Do I have to make payments on account?
You must make payments on account if your last Self Assessment bill was £1,000 or more, AND less than 80% of your tax was collected at source (e.g. via PAYE). If either condition is not met, you do not need to make payments on account.
Can I reduce my payments on account?
Yes. If you expect your current year's tax bill to be lower than last year's, you can apply to reduce payments on account using form SA303 (online or paper). You must have a reasonable belief your income is lower. HMRC can charge interest if you reduce too much and the final bill is higher.
When is the second payment on account due for 2025/26?
The second payment on account for the 2025/26 tax year is due on 31 July 2026. This is 50% of your 2024/25 Self Assessment liability (excluding any balancing payment).
What is a balancing payment?
After you submit your Self Assessment return, HMRC calculates your actual tax liability.

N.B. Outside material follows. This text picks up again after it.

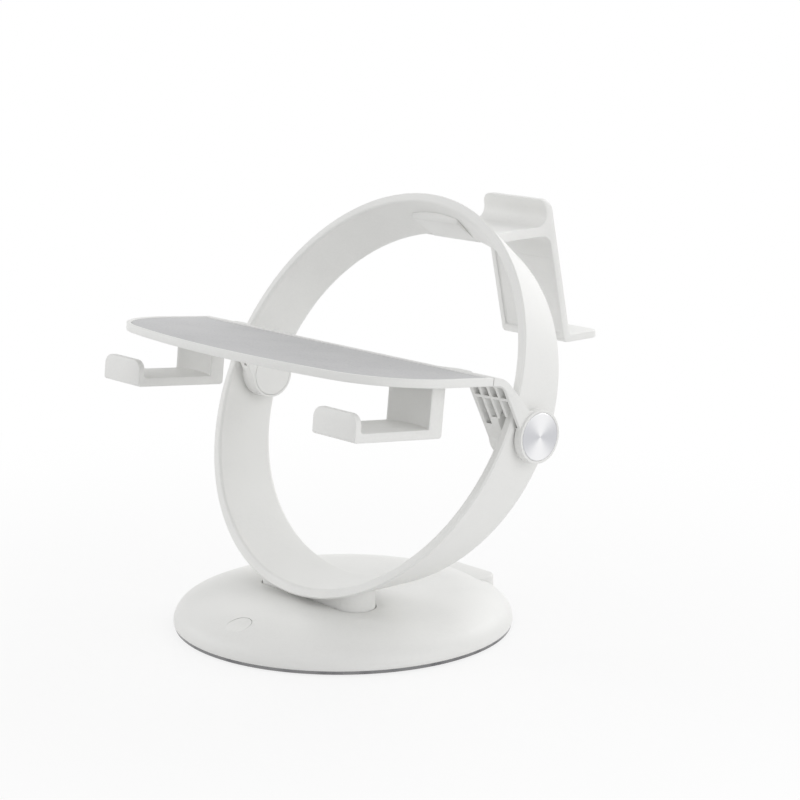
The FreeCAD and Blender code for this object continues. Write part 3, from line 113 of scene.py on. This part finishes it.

The balancing payment is the difference between your actual liability and the two payments on account you have already made. It is due on 31 January following the end of the tax year.
What happens if I overpay via payments on account?
If your payments on account exceed your actual liability, HMRC will refund the excess, plus repayment interest at Bank Rate minus 1% (approximately 3.5% in 2026). The refund is usually applied to your January payment or returned to your bank account.